## [Given problem]
Write out exactly the lines from the start of the entries through the one that contains "zip(*points))), Vector(map(max, zip(*points)))", including both.

## [Data for processing]
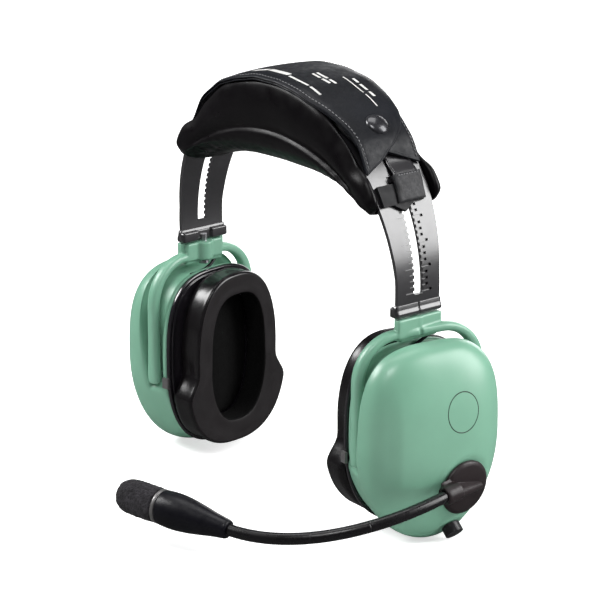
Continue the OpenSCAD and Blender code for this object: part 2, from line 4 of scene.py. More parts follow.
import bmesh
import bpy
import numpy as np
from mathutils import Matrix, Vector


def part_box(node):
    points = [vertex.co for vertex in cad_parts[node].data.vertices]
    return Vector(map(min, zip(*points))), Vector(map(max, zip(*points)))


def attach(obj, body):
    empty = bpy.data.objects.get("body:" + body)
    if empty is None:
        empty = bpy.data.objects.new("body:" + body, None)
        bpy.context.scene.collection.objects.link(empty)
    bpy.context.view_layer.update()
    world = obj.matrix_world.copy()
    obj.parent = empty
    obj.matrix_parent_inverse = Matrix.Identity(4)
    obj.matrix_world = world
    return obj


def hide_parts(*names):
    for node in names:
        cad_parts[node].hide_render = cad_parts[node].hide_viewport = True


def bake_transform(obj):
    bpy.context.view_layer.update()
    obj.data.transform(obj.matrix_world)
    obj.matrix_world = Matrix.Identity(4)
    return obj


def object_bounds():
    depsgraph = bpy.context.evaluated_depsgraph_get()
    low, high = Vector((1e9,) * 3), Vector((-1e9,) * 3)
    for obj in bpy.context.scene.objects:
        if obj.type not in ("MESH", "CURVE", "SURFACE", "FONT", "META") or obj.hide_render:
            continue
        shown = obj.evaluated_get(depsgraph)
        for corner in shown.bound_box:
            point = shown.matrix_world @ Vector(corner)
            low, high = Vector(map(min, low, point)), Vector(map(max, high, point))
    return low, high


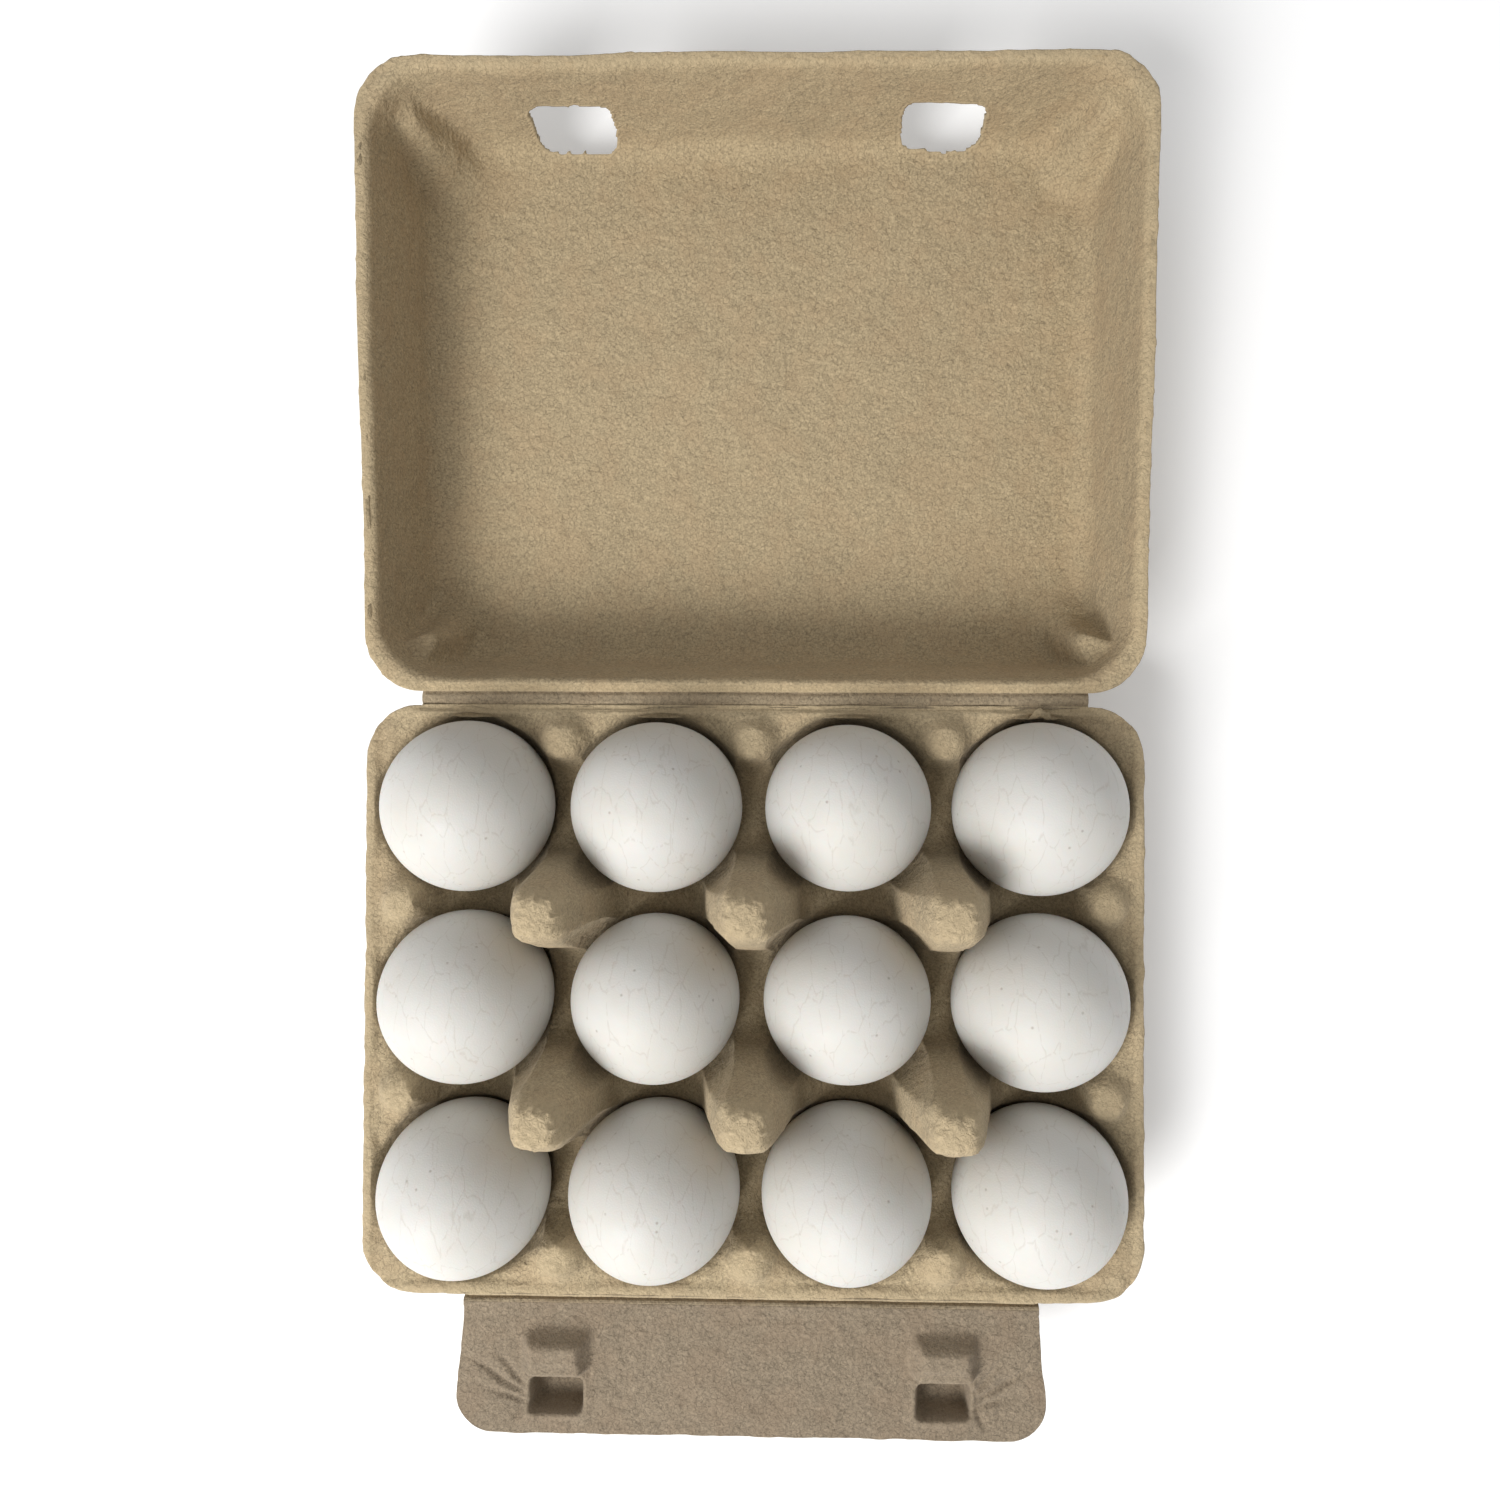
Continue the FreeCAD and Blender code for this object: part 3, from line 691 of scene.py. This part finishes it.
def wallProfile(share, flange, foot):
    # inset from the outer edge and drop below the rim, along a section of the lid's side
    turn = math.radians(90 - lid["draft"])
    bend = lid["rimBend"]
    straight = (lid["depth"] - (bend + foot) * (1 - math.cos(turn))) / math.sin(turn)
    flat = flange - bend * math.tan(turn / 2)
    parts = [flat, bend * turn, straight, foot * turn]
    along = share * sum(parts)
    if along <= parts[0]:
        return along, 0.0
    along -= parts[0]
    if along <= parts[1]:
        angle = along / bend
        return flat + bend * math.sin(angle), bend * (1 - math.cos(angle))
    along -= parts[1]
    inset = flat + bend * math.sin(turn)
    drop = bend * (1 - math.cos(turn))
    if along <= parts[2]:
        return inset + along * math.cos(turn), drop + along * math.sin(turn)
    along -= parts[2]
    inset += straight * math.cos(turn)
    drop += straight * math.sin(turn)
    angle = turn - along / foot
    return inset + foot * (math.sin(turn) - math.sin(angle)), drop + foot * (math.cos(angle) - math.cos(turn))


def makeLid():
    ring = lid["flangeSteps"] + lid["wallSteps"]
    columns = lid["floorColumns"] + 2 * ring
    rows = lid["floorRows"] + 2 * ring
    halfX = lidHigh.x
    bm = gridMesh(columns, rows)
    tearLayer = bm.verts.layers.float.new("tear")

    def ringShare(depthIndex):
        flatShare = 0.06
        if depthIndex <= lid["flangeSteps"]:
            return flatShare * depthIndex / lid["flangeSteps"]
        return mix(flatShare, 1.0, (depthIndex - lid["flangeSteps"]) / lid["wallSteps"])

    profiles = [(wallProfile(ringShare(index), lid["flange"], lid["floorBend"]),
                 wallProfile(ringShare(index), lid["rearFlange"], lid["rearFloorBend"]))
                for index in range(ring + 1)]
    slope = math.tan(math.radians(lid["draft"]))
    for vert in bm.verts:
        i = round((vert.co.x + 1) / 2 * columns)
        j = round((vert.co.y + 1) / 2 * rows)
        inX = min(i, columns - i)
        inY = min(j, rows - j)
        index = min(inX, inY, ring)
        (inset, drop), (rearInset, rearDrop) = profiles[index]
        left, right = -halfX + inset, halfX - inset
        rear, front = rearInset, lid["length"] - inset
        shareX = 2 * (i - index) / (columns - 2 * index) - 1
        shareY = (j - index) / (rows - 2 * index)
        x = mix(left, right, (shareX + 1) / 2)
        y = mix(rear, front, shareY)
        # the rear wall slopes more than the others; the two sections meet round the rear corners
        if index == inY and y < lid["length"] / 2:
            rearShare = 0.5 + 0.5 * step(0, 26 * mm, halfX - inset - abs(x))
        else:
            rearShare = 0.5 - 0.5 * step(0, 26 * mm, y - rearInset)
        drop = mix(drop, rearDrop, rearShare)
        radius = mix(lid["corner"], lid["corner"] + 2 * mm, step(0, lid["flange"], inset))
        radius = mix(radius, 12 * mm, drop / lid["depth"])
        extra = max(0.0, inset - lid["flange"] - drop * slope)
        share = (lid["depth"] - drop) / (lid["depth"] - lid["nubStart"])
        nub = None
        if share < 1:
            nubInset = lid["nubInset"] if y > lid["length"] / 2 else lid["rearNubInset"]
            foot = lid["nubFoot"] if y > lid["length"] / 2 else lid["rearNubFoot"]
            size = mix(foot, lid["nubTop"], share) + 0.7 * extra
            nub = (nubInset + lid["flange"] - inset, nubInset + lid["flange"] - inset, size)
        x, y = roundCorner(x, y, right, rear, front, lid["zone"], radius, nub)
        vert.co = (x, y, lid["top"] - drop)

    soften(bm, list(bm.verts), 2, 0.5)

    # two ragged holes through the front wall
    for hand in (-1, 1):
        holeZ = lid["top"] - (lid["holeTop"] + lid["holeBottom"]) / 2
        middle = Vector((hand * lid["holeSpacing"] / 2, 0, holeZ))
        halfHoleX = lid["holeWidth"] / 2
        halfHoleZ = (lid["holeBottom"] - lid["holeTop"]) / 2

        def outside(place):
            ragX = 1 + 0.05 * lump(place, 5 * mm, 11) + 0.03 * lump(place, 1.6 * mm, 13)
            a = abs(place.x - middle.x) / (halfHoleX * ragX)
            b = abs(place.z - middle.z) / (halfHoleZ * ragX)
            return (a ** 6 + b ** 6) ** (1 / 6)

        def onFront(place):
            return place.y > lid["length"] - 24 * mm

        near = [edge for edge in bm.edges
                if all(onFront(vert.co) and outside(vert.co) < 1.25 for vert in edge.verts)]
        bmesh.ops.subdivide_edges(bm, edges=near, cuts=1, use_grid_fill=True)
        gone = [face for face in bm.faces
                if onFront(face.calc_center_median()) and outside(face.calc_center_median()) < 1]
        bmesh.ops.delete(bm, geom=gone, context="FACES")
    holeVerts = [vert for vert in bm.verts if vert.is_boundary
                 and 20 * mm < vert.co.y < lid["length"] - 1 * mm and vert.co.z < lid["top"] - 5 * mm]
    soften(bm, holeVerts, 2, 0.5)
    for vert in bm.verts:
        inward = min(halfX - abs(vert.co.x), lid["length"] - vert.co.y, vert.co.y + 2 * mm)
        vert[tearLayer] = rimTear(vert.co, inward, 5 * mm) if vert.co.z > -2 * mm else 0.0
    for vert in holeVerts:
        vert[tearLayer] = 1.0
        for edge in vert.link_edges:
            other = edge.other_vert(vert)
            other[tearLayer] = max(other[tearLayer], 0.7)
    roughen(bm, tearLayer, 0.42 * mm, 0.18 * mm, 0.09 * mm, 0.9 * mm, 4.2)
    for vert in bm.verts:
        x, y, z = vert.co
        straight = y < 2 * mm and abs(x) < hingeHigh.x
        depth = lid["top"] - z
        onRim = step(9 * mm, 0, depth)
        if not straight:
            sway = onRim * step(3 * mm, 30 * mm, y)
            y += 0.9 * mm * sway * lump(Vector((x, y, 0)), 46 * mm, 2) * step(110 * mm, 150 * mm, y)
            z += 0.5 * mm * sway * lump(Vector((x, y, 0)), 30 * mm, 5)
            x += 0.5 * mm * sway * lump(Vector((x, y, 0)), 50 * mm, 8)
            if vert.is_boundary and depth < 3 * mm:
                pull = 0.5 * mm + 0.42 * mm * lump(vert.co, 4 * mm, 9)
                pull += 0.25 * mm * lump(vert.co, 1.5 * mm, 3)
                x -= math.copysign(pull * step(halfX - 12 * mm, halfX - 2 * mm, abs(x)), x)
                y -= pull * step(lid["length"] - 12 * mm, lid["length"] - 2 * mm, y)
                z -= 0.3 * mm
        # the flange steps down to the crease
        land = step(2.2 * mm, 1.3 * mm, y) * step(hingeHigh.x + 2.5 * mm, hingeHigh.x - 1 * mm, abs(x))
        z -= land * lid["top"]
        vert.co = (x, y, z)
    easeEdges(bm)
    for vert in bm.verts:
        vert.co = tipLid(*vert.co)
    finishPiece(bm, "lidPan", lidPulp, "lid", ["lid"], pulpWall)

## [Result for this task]
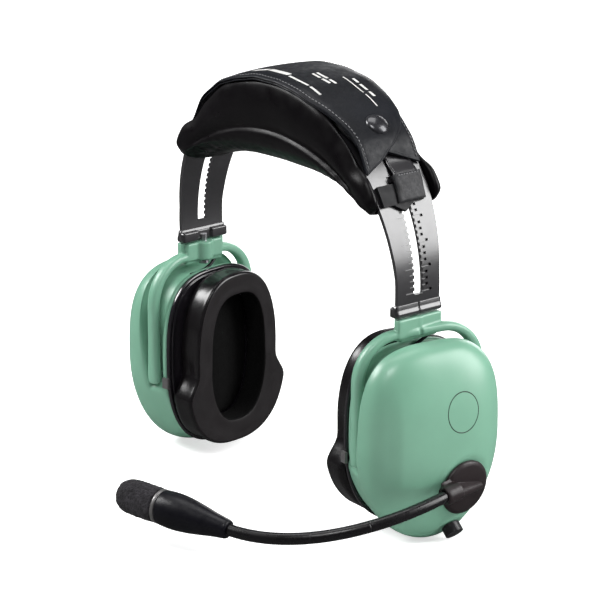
Continue the OpenSCAD and Blender code for this object: part 2, from line 4 of scene.py. More parts follow.
import bmesh
import bpy
import numpy as np
from mathutils import Matrix, Vector


def part_box(node):
    points = [vertex.co for vertex in cad_parts[node].data.vertices]
    return Vector(map(min, zip(*points))), Vector(map(max, zip(*points)))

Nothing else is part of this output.